On anomalies and gauging of U(1) non-invertible symmetries in 4d QED

TL;DR

This paper introduces a framework for promoting anomalous axial U(1) symmetries in 4d QED to exact non-invertible symmetries, leading to new gauge theories with unique anomaly cancellation mechanisms and vacuum structures.

Contribution

It develops a method to gauge non-invertible U(1) symmetries, resulting in non-invertible gauge theories with novel anomaly cancellation and vacuum phenomena.

Findings

Non-invertible gauge theories with anomaly-canceling constraints

Unconventional 't Hooft anomaly matching in non-invertible symmetries

Vacuum changes induced by background gauge fields without symmetry breaking

Abstract

In this work we propose a way to promote the anomalous axial U(1) transformations to exact non-invertible U(1) symmetries. We discuss the procedure of coupling the non-invertible symmetry to a (dynamical or background) gauge field. We show that as part of the gauging procedure, certain constraints are imposed to make the gauging consistent. The constraints emerge naturally from the form of the non-invertible U(1) conserved current.

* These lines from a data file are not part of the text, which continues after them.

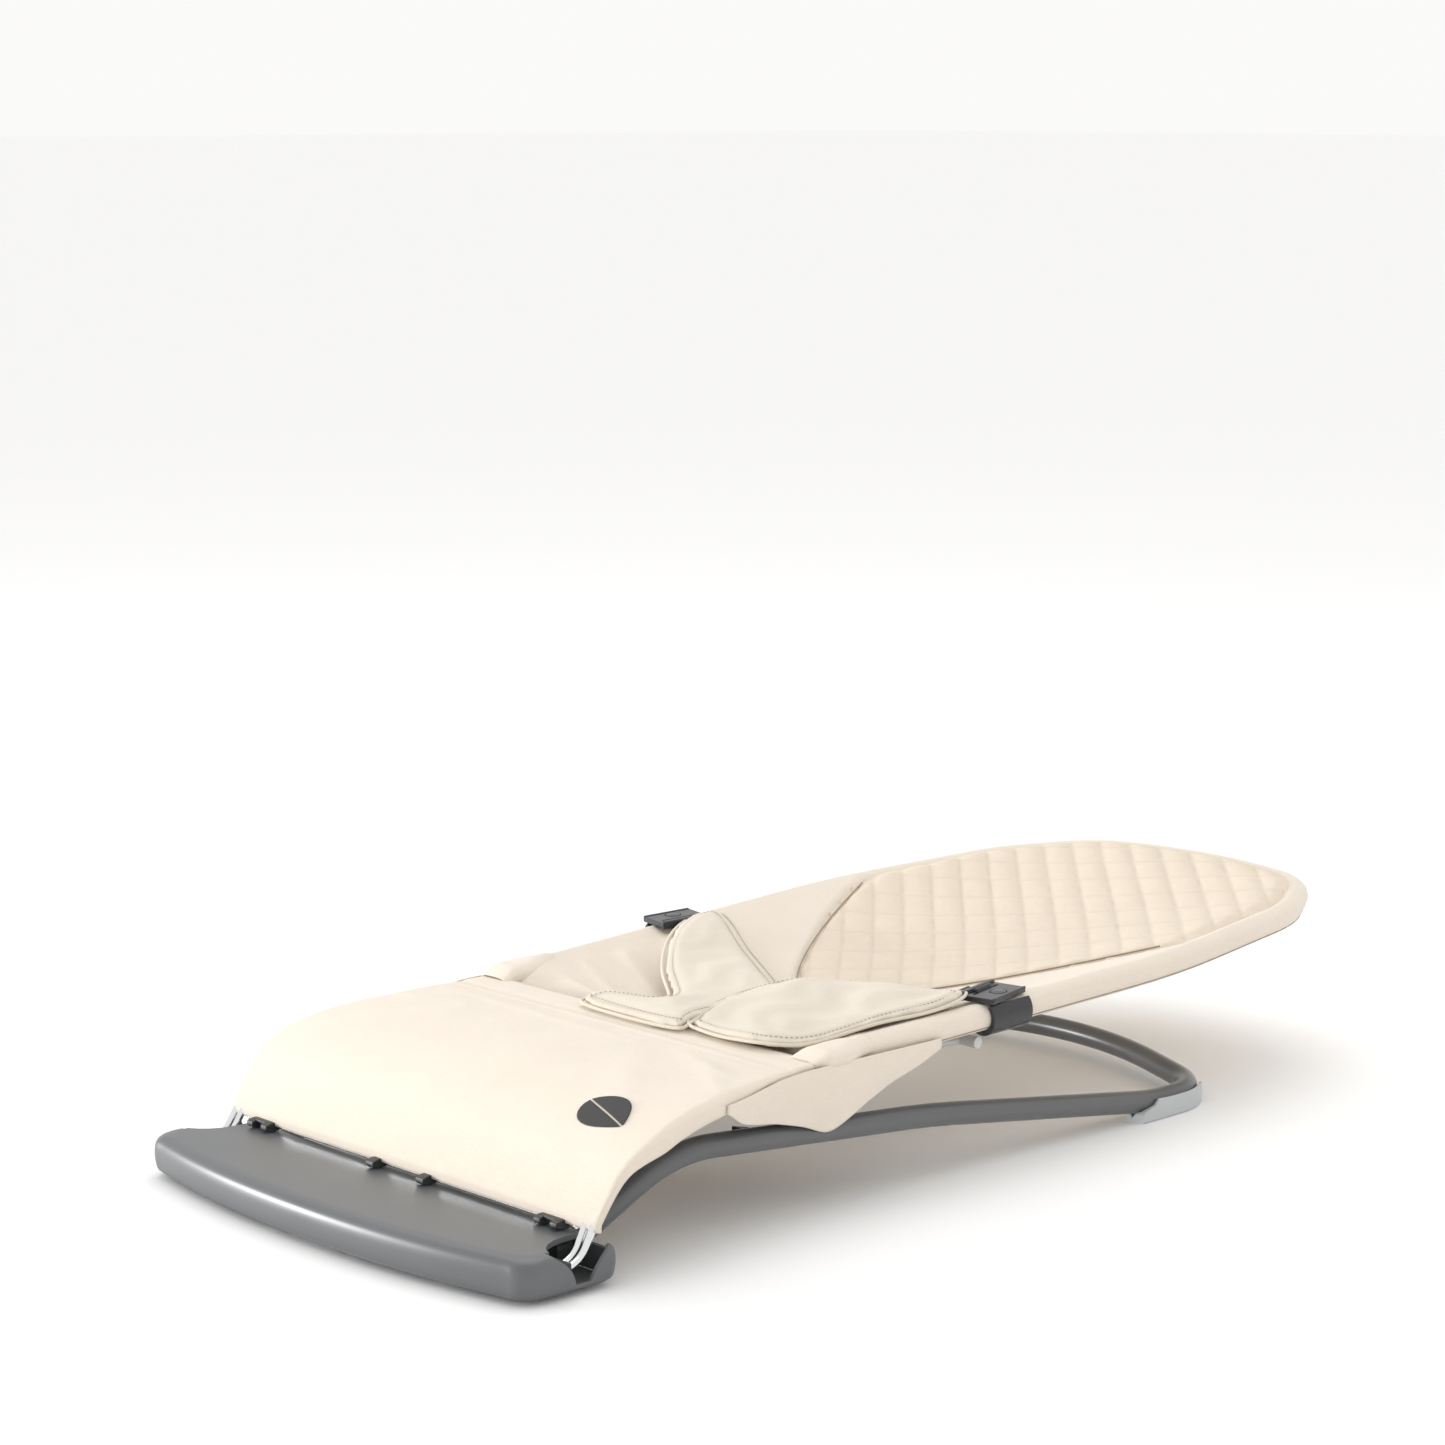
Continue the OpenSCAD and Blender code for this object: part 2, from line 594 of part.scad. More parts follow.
// Pin of the strut, with a head on its inner end
strut_eye_x0 = strut_x - strut_arm_d / 2 - 1;
strut_eye_x1 = cheek_in - gap;
module strut_pin() {
  x_bar(strut_eye_x0 - gap, cheek_in + 3, strut_y, strut_z, pin_d);
  x_bar(strut_eye_x0 - gap - 2, strut_eye_x0 - gap, strut_y, strut_z, pin_d + 4);
}
module strut_pin_left() { color(steel) from_front() strut_pin(); }
module strut_pin_right() { color(steel) from_front() right_hand() strut_pin(); }

// ---- Strut ----
module strut_frame() {
  from_front() translate([0, strut_y, strut_z]) rotate([-strut_drop, 0, 0]) children();
}
module strut_arm() {
  difference() {
    union() {
      x_bar(strut_eye_x0, strut_eye_x1, 0, 0, pin_d + 8);
      translate([strut_x, 5, 0]) rotate([-90, 0, 0])
        cylinder(d = strut_arm_d, h = strut_l - 5 - strut_bar_d / 2 + 0.6);
    }
    x_bar(0, rail_x, 0, 0, pin_d + 2 * run_gap);
    x_bar(strut_x - 9, rail_x, strut_l, 0, strut_bar_d);
  }
}
module strut_arm_left() { color(steel) strut_frame() strut_arm(); }
module strut_arm_right() { color(steel) strut_frame() right_hand() strut_arm(); }
// The bar dips between the arms, to stay clear of the seat cloth
bar_dip = 16;
bar_half = [
  [strut_bar_end, strut_l, 0], [strut_x - 9, strut_l, 0], [strut_x - 34, strut_l, -bar_dip]];
function flip_x(p) = [for (i = [len(p) - 1 : -1 : 0]) [-p[i].x, p[i].y, p[i].z]];
module strut_bar() {
  color(steel) strut_frame()
    bent_tube(concat(bar_half, flip_x(bar_half)), [0, 12, 12, 12, 12, 0], strut_bar_d / 2);
}
// Grip sleeves on the middle of the bar
module strut_grips() {
  color(charcoal) strut_frame() for (x = [-45, 45])
    difference() {
      translate([0, 0, -bar_dip]) x_bar(x - 32, x + 32, strut_l, 0, strut_bar_d + 4);
      translate([0, 0, -bar_dip]) x_bar(x - 33, x + 33, strut_l, 0, strut_bar_d + 0.1);
    }
}

// ---- Seat hoop ----
hoop_v = (overall_l - pin_y - 0.5) / cos(seat_tilt);
sleeve_r = seat_d / 2 + sleeve_t;
hoop_end_v = hoop_v - sleeve_r;
hoop_side_v = hoop_v - 255;
// The head end is an arc of radius head_r between two corners at head_x
head_x = rail_x - 58;
head_slope = 12;
head_r = 300;
head_v = hoop_end_v + head_r * (1 / cos(head_slope) - 1) - head_x * tan(head_slope);
plug_v = 14;
// Where the rail's centre line runs at a distance v from the pin, along its first straight
function rail_at(v) = rail_x + rail_spread * (v + 7) / (hoop_side_v + 7);
rail_spread = 12;
rail_splay = atan(rail_spread / (hoop_side_v + 7));
hoop_half = [
  [rail_at(plug_v), plug_v, 0],
  [rail_x + rail_spread, hoop_side_v, 0],
  [rail_x - 14, hoop_v - 95, 0],
  [head_x, head_v, 0],
  [0, head_v + head_x * tan(head_slope), 0]
];
hoop_radii = [0, 500, 120, 70, head_r];
module seat_hoop() {
  color(steel) seat_frame()
    bent_tube(mirror_path(hoop_half), mirror_radii(hoop_radii), seat_d / 2, seat_d / 2 - tube_wall);
}

// Moulded end of a rail: a spigot in the tube, and an eye that turns on the rail pin
plug_l = 24;
module rail_plug() {
  difference() {
    translate([rail_at(0), 0, 0]) rotate([0, 0, -rail_splay]) {
      translate([0, -7, 0]) rotate([-90, 0, 0]) cylinder(d = seat_d, h = plug_v + 6.9);
      translate([0, plug_v - 1, 0]) rotate([-90, 0, 0])
        cylinder(r = (seat_d / 2 - tube_wall) * cos(180 / tube_sides) - 0.05, h = plug_l);
    }
    x_bar(0, foot_w / 2, 0, 0, pin_d + 2 * run_gap);
  }
}
module rail_plug_left() { color(charcoal) seat_frame() rail_plug(); }
module rail_plug_right() { color(charcoal) seat_frame() right_hand() rail_plug(); }

sleeve_v = plug_v + 6;
sleeve_half = concat([[rail_at(sleeve_v), sleeve_v, 0]], [for (i = [1 : 4]) hoop_half[i]]);
module rail_sleeve() {
  color(cream) seat_frame()
    bent_tube(mirror_path(sleeve_half), mirror_radii(hoop_radii), sleeve_r, seat_d / 2 + 0.05);
}

// ---- Seat and back cloth, in the seat frame ----
// Half width inside the rail sleeves at a distance v from the pins
function cloth_half(v) = rail_x - sleeve_r - gap
  + 10 * max(0, min(1, v / (hoop_v - 285)))
  - 25 * pow(max(0, (v - hoop_v + 285) / 180), 1.6)
  - 21 * pow(max(0, (v - hoop_v + 105) / 60), 1.6);
function cloth_sag(v) =
  sag * sin(180 * pow(max(0.001, min(1, (v + sag_start) / (hoop_end_v + sag_start))), 0.5));
function seam_v(x) = 136 + 224 * pow(abs(x) / rail_x, 1.5);
cloth_top = 9.6;
sag_start = 40;
cloth_cols = 12;
// Height of the cloth at a share u of the half width
function cloth_w(u, v) = cloth_top - cloth_sag(v) * (1 - pow(abs(u), 2.2));
sling_front = -12;
sling_rows = 14;
function sling_grid(drop) = [for (i = [0 : sling_rows])
  [for (j = [-cloth_cols : cloth_cols]) let (
    u = j / cloth_cols,
    seam = seam_v(u * rail_x) - 0.5,
    v = sling_front + (seam - sling_front) * i / sling_rows)
    [u * cloth_half(v), v, cloth_w(u, v) - drop]]];
module seat_sling() { color(cream) seat_frame() grid_solid(sling_grid(0), sling_grid(cloth_t)); }

back_rows = 18;
back_end = hoop_end_v - sleeve_r - 4;
function back_grid(drop) = [for (i = [0 : back_rows])
  [for (j = [-cloth_cols : cloth_cols]) let (
    u = j / cloth_cols,
    seam = seam_v(u * rail_x) + 0.5,
    v = seam + (back_end - 22 * pow(abs(u), 3) - seam) * i / back_rows)
    [u * cloth_half(v), v, cloth_w(u, v) - drop]]];
module back_panel() { color(quilt_cream) seat_frame() grid_solid(back_grid(0), back_grid(quilt_t)); }

// ---- Harness ----
// Outline of the padded harness, from the knee to both buckles
bib_edge = rail_x - sleeve_r - 3;
bib_tip_v = buckle_v - 4;
stem_x = 54;
bib_half = [
  [stem_x, sling_front], [stem_x, 16], [bib_edge - 24, 20], [bib_edge - 3, 46], [bib_edge, 86],
  [bib_edge - 14, bib_tip_v - 24], [bib_edge - 17, bib_tip_v - 6], [bib_edge - 21, bib_tip_v + 14],
  [bib_edge - 50, bib_tip_v + 4]];
bib_outline = concat(bib_half, [[0, 106]], [for (i = [len(bib_half) - 1 : -1 : 0])
  [-bib_half[i].x, bib_half[i].y]]);
bib_w = cloth_top + 1;
module harness_bib() {
  color(cream) seat_frame() translate([0, 0, bib_w]) linear_extrude(bib_t) polygon(bib_outline);
}

// ---- Buckles, in a frame on the rail ----
buckle_turn = 10;
plate_low = sleeve_r + gap + 0.1;
buckle_x = rail_at(buckle_v);
clip_r = sleeve_r + 3;
module buckle_frame() {
  seat_frame() translate([buckle_x, buckle_v, 0]) children();
}
module plate_frame() {
  buckle_frame() rotate([0, 0, buckle_turn]) translate([4.5, 0, plate_low]) children();
}
module harness_strap() {
  buckle_frame() rotate([0, 0, buckle_turn])
    translate([-plate_w - 12, -10, bib_w + bib_t + gap]) cube([24, 20, 1.2]);
}
module harness_strap_left() { color(charcoal) harness_strap(); }
module harness_strap_right() { color(charcoal) right_hand() harness_strap(); }

// C-shaped clip round the outer side of the rail
module rail_clip() {
  buckle_frame() difference() {
    rotate([90, 0, -rail_splay]) translate([0, 0, -clip_l / 2]) linear_extrude(clip_l)
      difference() {
        circle(clip_r);
        circle(sleeve_r + 0.2);
        translate([-clip_r - 6, -clip_r - 1]) square([clip_r + 6, 2 * clip_r + 2]);
        rotate(-30) translate([-clip_r - 6, 0]) square([clip_r + 6, clip_r + 6]);
      }
    // clearance round the plate
    rotate([0, 0, buckle_turn]) translate([4.5 - plate_w - gap, -plate_l, plate_low - gap])
      cube([plate_w + 2 * gap, 2 * plate_l, 20]);
  }
}
module rail_clip_left() { color(charcoal) rail_clip(); }
module rail_clip_right() { color(charcoal) right_hand() rail_clip(); }

button_x = -10;
module buckle_plate() {
  plate_frame() difference() {
    translate([-plate_w, -plate_l / 2, 0]) cube([plate_w, plate_l, plate_t]);
    // two slots for the webbing
    for (x = [-plate_w + 4, -plate_w + 9])
      translate([x, -plate_l / 2 + 5, -1]) cube([2, plate_l - 10, plate_t + 2]);
    translate([button_x, 0, 1.4]) cylinder(d = button_d + 0.3, h = plate_t);
  }
}
module buckle_plate_left() { color(charcoal) buckle_plate(); }
module buckle_plate_right() { color(charcoal) right_hand() buckle_plate(); }

module buckle_button() {
  plate_frame() translate([button_x, 0, 3.2]) cylinder(d = button_d, h = plate_t - 2.6);
}
module buckle_button_left() { color(charcoal) buckle_button(); }
module buckle_button_right() { color(charcoal) right_hand() buckle_button(); }

// ---- One line per node ----
foot_cover();
foot_tray();
foot_center_pad();
foot_pad_left();
foot_pad_right();
foot_screws();
hinge_shaft();
tube_clamp_left();
tube_clamp_right();
base_tube();
rear_foot_left();
rear_foot_right();
rack_left();
rack_right();
rack_screws();
rod_anchor_left();
rod_anchor_right();
rod_outer_left();
rod_outer_right();
rod_inner_left();
rod_inner_right();
hem_wire();
hem_clip_left();
hem_clip_right();
hem_studs();
knee_bracket_left();
knee_bracket_right();
knee_bar();
rail_pin_left();
rail_pin_right();
strut_pin_left();
strut_pin_right();
front_panel();
side_flap_left();
side_flap_right();
strut_arm_left();
strut_arm_right();
strut_bar();
strut_grips();
seat_hoop();
rail_plug_left();
rail_plug_right();
rail_sleeve();
seat_sling();
back_panel();
harness_bib();
harness_strap_left();
harness_strap_right();
rail_clip_left();
rail_clip_right();
buckle_plate_left();
buckle_plate_right();
buckle_button_left();
buckle_button_right();
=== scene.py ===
import math

import bmesh
import bpy
import numpy as np
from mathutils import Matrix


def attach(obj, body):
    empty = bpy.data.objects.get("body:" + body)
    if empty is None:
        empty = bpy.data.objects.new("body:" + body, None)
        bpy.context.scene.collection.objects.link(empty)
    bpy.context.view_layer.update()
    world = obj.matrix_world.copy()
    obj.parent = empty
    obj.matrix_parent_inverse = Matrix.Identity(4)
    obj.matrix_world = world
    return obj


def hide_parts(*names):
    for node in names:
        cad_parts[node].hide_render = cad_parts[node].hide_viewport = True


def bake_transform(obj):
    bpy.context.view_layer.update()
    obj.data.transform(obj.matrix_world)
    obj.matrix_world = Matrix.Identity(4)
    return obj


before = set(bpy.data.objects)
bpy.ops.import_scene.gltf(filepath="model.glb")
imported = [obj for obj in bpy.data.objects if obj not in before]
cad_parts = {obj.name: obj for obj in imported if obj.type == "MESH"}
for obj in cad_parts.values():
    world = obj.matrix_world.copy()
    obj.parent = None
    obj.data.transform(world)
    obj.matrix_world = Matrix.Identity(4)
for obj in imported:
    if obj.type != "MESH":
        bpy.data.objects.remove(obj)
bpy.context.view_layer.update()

# ---- Studio ----
# A plain pale floor under soft light from large panels, and the camera at a low three-quarter
# angle in front of the foot's left end.
CAMERA_AT = (1.84415, -1.79493, 0.71404)
CAMERA_TURN = math.radians(47.139)
CAMERA_DROP = math.radians(9.480)
camera_data = bpy.data.cameras.new("camera")
camera_data.lens = 92.952
camera_data.sensor_width = 36.0
camera = bpy.data.objects.new("camera", camera_data)
camera.location = CAMERA_AT
camera.rotation_euler = (math.pi / 2 - CAMERA_DROP, 0, CAMERA_TURN)
bpy.context.collection.objects.link(camera)
bpy.context.scene.camera = camera
bpy.context.scene.view_settings.view_transform = "Standard"


def new_material(name, colour, roughness, **sockets):
    """A Principled material; the other sockets are given by name with _ for each blank."""
    material = bpy.data.materials.new(name)
    material.use_nodes = True
    shader = material.node_tree.nodes["Principled BSDF"]
    shader.inputs["Base Color"].default_value = (*colour, 1)
    shader.inputs["Roughness"].default_value = roughness
    for socket, value in sockets.items():
        shader.inputs[socket.replace("_", " ")].default_value = value
    return material, material.node_tree, shader


def add_node(tree, kind, settings=None, **values):
    """A shader node; settings are its properties, values its inputs with _ for each blank."""
    node = tree.nodes.new("ShaderNode" + kind)
    for field, value in (settings or {}).items():
        setattr(node, field, value)
    for socket, value in values.items():
        node.inputs[socket.replace("_", " ")].default_value = value
    return node


def new_piece(name, points, faces, material, smooth=True):
    """An object at the origin from an array of points and an array or list of faces."""
    mesh = bpy.data.meshes.new(name)
    mesh.from_pydata(np.asarray(points).reshape(-1, 3), [], [list(f) for f in faces])
    mesh.update()
    mesh.materials.append(material)
    mesh.polygons.foreach_set("use_smooth", [smooth] * len(mesh.polygons))
    piece = bpy.data.objects.new(name, mesh)
    bpy.context.collection.objects.link(piece)
    return piece


SIDES = (("left", 1), ("right", -1))
floor_paint, _, _ = new_material("floor_paint", (0.97, 0.97, 0.97), 0.9)
FLOOR_HALF = 60.0
floor = new_piece(
    "floor",
    [(-FLOOR_HALF, -FLOOR_HALF, 0), (FLOOR_HALF, -FLOOR_HALF, 0),
     (FLOOR_HALF, FLOOR_HALF, 0), (-FLOOR_HALF, FLOOR_HALF, 0)],
    [(0, 1, 2, 3)], floor_paint, smooth=False)

world = bpy.data.worlds.new("studio")
world.use_nodes = True
world.node_tree.nodes["Background"].inputs["Color"].default_value = (1.0, 0.995, 0.985, 1)
world.node_tree.nodes["Background"].inputs["Strength"].default_value = 0.96
bpy.context.scene.world = world


def light_panel(name, at, size, power, towards=(0, 0, 0.05)):
    """A square area light aimed from its place at a point on the seat."""
    data = bpy.data.lights.new(name, "AREA")
    data.size = size
    data.energy = power
    lamp = bpy.data.objects.new(name, data)
    lamp.location = at
    aim = np.array(towards) - np.array(at)
    yaw = math.atan2(aim[1], aim[0]) - math.pi / 2
    pitch = math.atan2(aim[2], math.hypot(aim[0], aim[1])) + math.pi / 2
    lamp.rotation_euler = (pitch, 0, yaw)
    bpy.context.collection.objects.link(lamp)


light_panel("overhead_panel", (-0.6, 0.4, 2.4), 2.2, 16)
light_panel("low_front_panel", (-2.3, -2.2, 0.22), 0.8, 88, towards=(0, -0.4, 0.03))

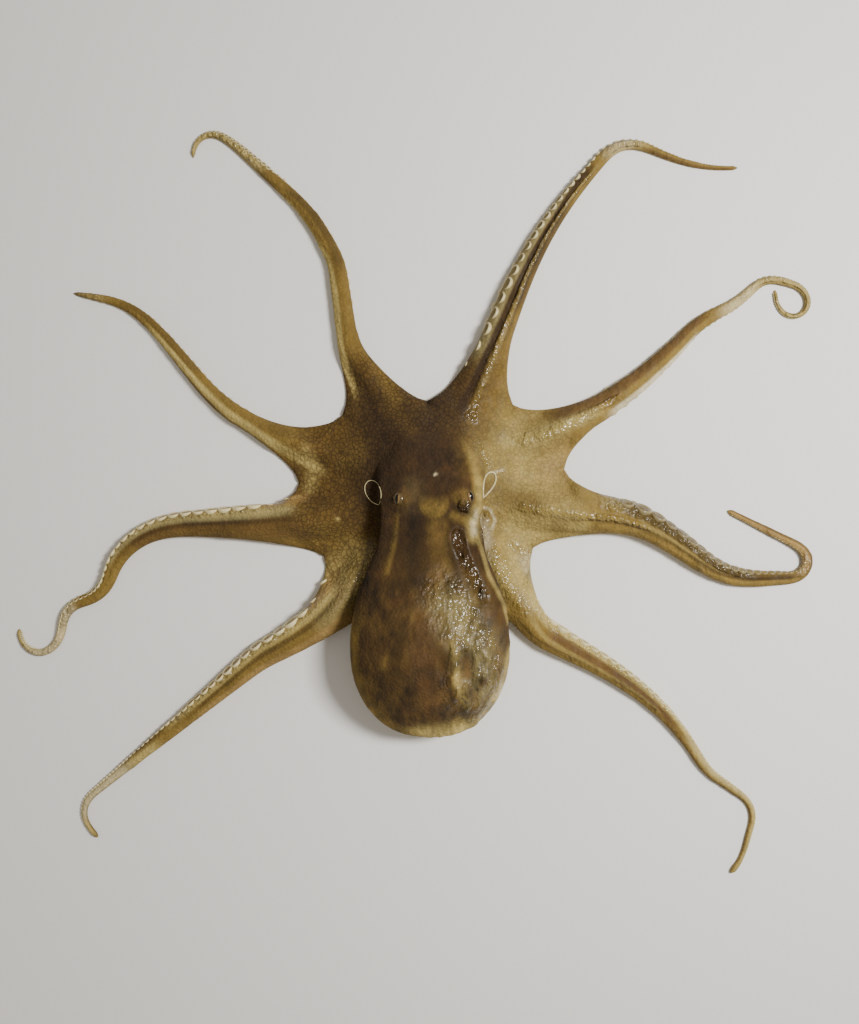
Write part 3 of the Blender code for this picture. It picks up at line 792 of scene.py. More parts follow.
def half_sheet(index, side, cell_count, is_top, lift):
    """Points of half an arm, above or below, from its centre line to its seam or free edge.

    Each point carries its reach and its place across: 1 at the side of the arm where its suckers
    show, -1 at the other, and more than that in the web.
    """
    arm, beside, notch = neighbours(index, side)
    reach = arm.rings()
    edge, along = edge_of(arm, beside, side, notch)
    centre, forward = arm.centre(reach), arm.forward(reach)
    outward = side * np.column_stack([-forward[:, 1], forward[:, 0]])
    joined = reach[:, None] <= notch
    to_free = ramp(reach, notch - NOTCH_LEAD / 2, notch + NOTCH_LEAD / 2)[:, None]
    to_edge = ramp(reach, notch - NOTCH_LEAD / 2, notch)[:, None]

    even = np.linspace(0.0, 1.0, cell_count + 1)[None, :]
    u = even + (np.sin(even * np.pi / 2) - even) * to_free
    points = across_rings(centre, outward, edge, along, u)

    half, height = arm.half_width(reach)[:, None], arm.height(reach)[:, None]
    span = np.linalg.norm(edge - centre, axis=1)[:, None]
    webbed = np.where(joined, 1.0, smoothstep((span / half - 1.0) / WEB_FADE))
    out = smoothstep((reach - BASE_REACH) / WEB_THINNING)[:, None]
    thick = WEB_THICK + (WEB_EDGE_THICK - WEB_THICK) * out
    level = ARM_LEVEL * height + (0.5 * thick - ARM_LEVEL * height) * webbed
    tip = round_off(1.0 - (arm.length - reach) / (2 * TIP_HALF))[:, None]
    if is_top:
        own = thick + ridge(arm, reach, points, thick)
        shared = smooth_max(own, thick + ridge(beside, reach, points, thick))
        top = height + (np.where(joined, shared, own) - height) * webbed
        top = smooth_max(top, crown_height(points))
        z = level + (top - level) * round_off(to_edge * u ** between(TOP_POWERS, webbed)) * tip
    else:
        raised = np.minimum(lift, LIFT_SHARE * level)
        z = level - (level - raised) * round_off(to_edge * u ** between(UNDER_POWERS, webbed)) * tip

    away = np.linalg.norm(points - centre[:, None], axis=2) / half
    points = centre[:, None] + (points - centre[:, None]) * tip[:, :, None]
    far = np.broadcast_to(reach[:, None], z.shape)
    return np.dstack([points, z, far, SUCKERS[index][0] * side * away])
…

In the case of dynamical gauging, this results in new type of gauge theories we call non-invertible gauge theories: These are gauge theories with additional constraints that cancel the would-be gauge anomalies. By coupling to background gauge fields, we can discuss 't-Hooft anomalies of non-invertible symmetries. We show in an example that the matching conditions hold but they are realized in an unconventional way. Turning on non-trivial background for the non-invertible gauge field changes the vacuum even when the symmetry is not broken and the background is very weak. The anomalies are then matched by the appearance of solitons in the new vacuum.